As you may recall, the Crandall Canyon Memorial Run was established to pay memory and raise funds for the families who lost loved one ins a mine disaster that happened here a few years ago. It was only fitting that this race was run in almost complete silence, save for the babbling brooks, breeze through the trees nearby and the occasional sound of a fire crackling from a nearby fire of a camp. (And whoever was cooking some sort of steak at 8 AM was extraordinarily cruel to me. I almost had to stop the race and go have a bite!)
As all 130 people in the three races streamed by in this Canyon, I hope they were able to take in the view as I did. There was a chill in the air (very odd since it would reach over 100 degrees just a few short hours and a few thousand feet below us later in the day) where our breath would create a small shroud of fog around us for just a second.

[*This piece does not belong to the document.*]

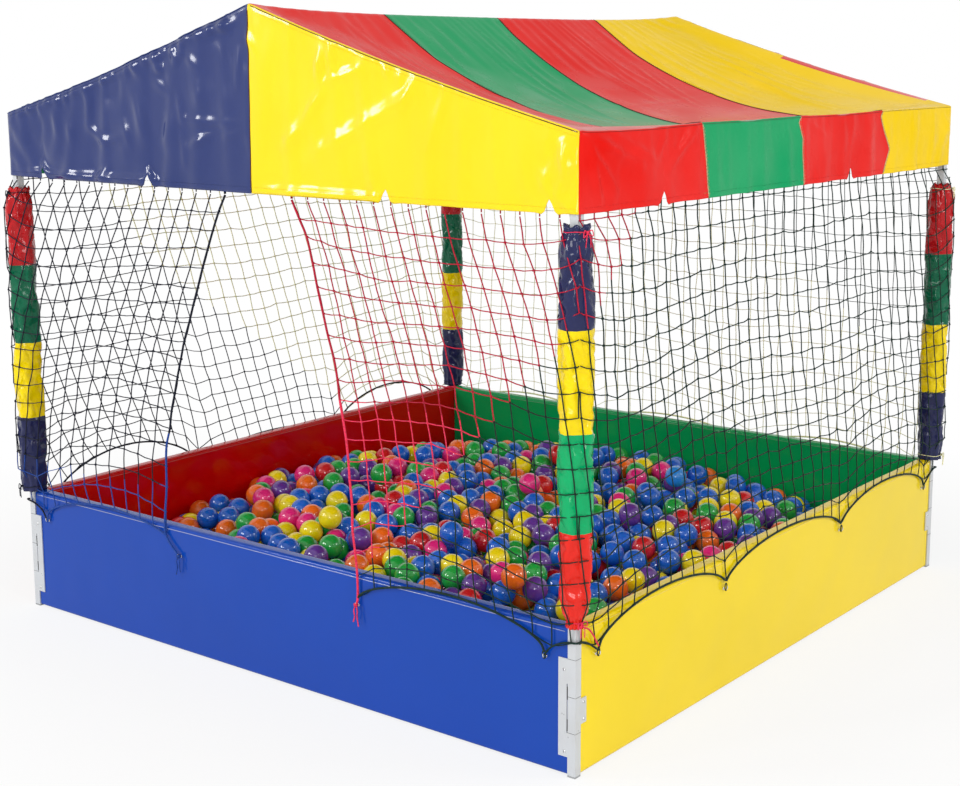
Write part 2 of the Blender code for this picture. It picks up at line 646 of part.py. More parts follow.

I was continuing to push the pace just to see what effect elevation had on me, even as I ran downhill and my breath was indeed ragged. However, I had taken a dosage of Oxygen4Energy right before the race and felt that it had indeed helped me through the first challenging 7 miles where the altitude was the highest and there was the occasional small bump of an uphill.
Soon the finishline emerged, right at the base of the road that led to the mine where the terrible accident occurred. There were a smattering of 10k finishers and their friends and family onhand cheering on the runners. I finished in a time of 1:27:55 and was fortunate enough to win my third Mammoth Marathon race in my career. I think I might have to invest in a "finish" tape for the Mammoth guys.
After the race, I got to meet with a few of the runners who had traveled the same course with me and make some more new friends. sure the PR attempt was shot from the very beginning, but enjoying such a lovely day, on such a gorgeous course was quite the reward in itself. I hope everyone else had just as a lovely time as I did.
They would be hard pressed not to on this fantastic day.